The term "Québécois de souche" continued to be used in both English and French media. And in 2007, the Bouchard-Taylor Commission included the recommendation that the use of the expression "Québécois de souche" be ended and replaced with the term "Quebecers of French-Canadian origin." The Commission investigated reasonable accommodation of immigrants into Quebec society.

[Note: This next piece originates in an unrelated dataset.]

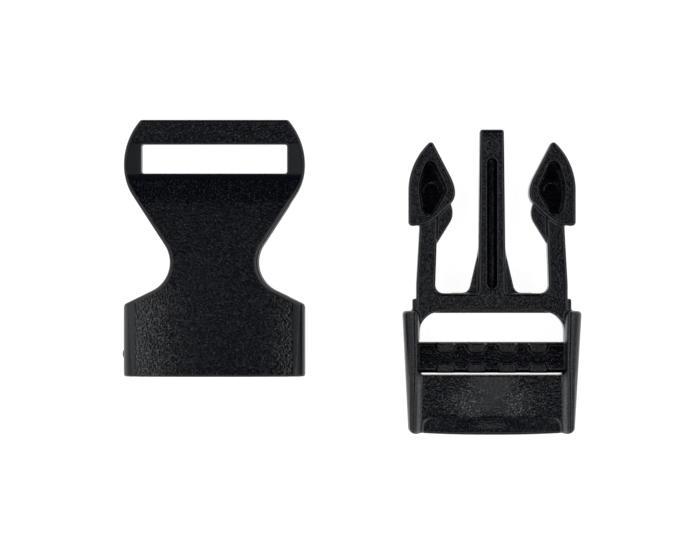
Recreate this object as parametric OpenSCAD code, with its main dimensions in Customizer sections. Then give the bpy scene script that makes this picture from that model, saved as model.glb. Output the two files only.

According to David Austin, author of Fear of a Black Nation, (2013) which was based on Austin's two decades of inquiry including interviews and international archival research,

"Québecois has conventionally been used to signify the descendants of Québec settlers from France, the majority habitants of the province, who are otherwise referred to as pure laine (pure wool) or Québecois de souche (of the base of the tree, or root). However, the changing face of Québec's increasingly diverse population challenges the privileged place of those French descendants and calls for a more inclusive notion of what it means to be Québecois or a Quebecer."